# OpenVPN two tap and stp



## StreamThreader (Jun 12, 2018)

Hi,
I have a four FreeBSD gateway connected each other through internet.
And on each side i have a VPN server.

Side 01 (VPN server behind two gateways)
<<Bridge0>>
[tap0] OpenVPN (stp enabled)
[tap1] OpenVPN (stp enabled)
[vlan4] Local net

Side 02 (VPN server behind two gateways)
<<Bridge0>>
[tap0] OpenVPN (stp enabled)
[tap1] OpenVPN (stp enabled)
[rl0] Local net

Ethernet not work on this configuration.
If i disable -stp, all work but after few second, i have loop.
If i remove one openvpn interface tap from bridge, all good (loop not exist).
This configuration can't handshake a root id for STP.
Or i can't use vlan and rl0 without STP enable ?
I can't find good documentation about STP in FreeBSD.
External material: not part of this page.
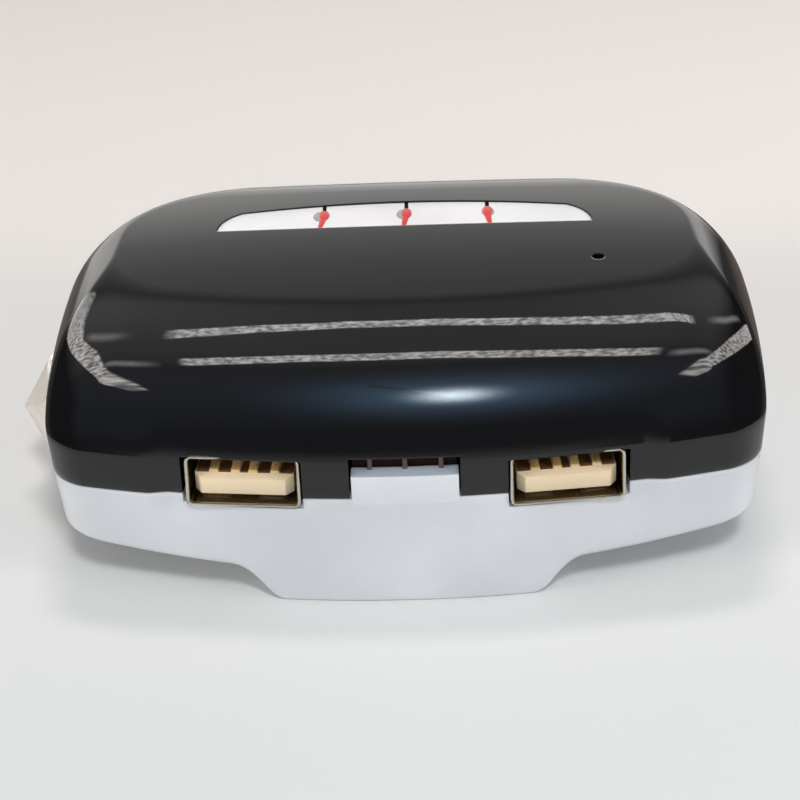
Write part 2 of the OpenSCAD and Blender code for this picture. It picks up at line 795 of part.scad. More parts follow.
module main_board() {
    color("#2c6b3c") placed() translate([0, 0, board_under]) linear_extrude(board_t) difference() {
        polygon(plan_ring(draft_ring(0, 1 / 2, board_edge, 0, 0)));
        translate([-body_w / 2, tunnel_front_y - board_tunnel_gap]) square([
            body_w / 2 + pocket_r + tunnel_wall + board_tunnel_gap,
            2 * (tunnel_half_w + tunnel_wall + board_tunnel_gap)
        ]);
        translate([-pin_d / 2 - board_tunnel_gap, plug_y]) square([
            pin_d + 2 * board_tunnel_gap,
            tunnel_half_w + tunnel_wall + pin_end + board_tunnel_gap
        ]);
        for (p = boss_places) translate(p) circle(d = screw_hole_d, $fn = round_fn);
    }
}

// Parts on the board: places as shares of the strip right of the tunnel, or behind it
strip_x0 = pocket_r + tunnel_wall + board_tunnel_gap;
strip_x1 = seam_half_w - board_edge - side_draft / 2;
strip_y0 = front_y + board_edge + front_draft / 2;
strip_y1 = seam_back_y - board_edge - side_draft / 2;
function strip_place(shares) = [
    strip_x0 + (strip_x1 - strip_x0) * shares[0],
    strip_y0 + (strip_y1 - strip_y0) * shares[1]
];

chip_share = [0.75, 0.36];
chip_place = strip_place(chip_share);
chip_side = 7;
chip_h = 1.1;
chip_pin_w = 0.3;
chip_pin_len = 0.8;
chip_pin_t = 0.2;
chip_pins = 6;

module chip_block(place, side, h) {
    translate([place[0], place[1], board_top]) {
        translate([-side / 2, -side / 2, chip_pin_t / 2]) cube([side, side, h]);
        for (turn = [0:90:270]) for (i = [1:chip_pins]) rotate([0, 0, turn]) translate([
            -side / 2 + side * i / (chip_pins + 1) - chip_pin_w / 2, side / 2, 0
        ]) cube([chip_pin_w, chip_pin_len, chip_pin_t]);
    }
}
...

My target is a failover OpenVPN connection by using two ISP on each side.


----------



## VladiBG (Jun 12, 2018)

Why you are using bridging instead of routing?


----------



## StreamThreader (Jun 13, 2018)

I need one seamless ethernet network on two point, i see in Link Aggregation way instead STP.


----------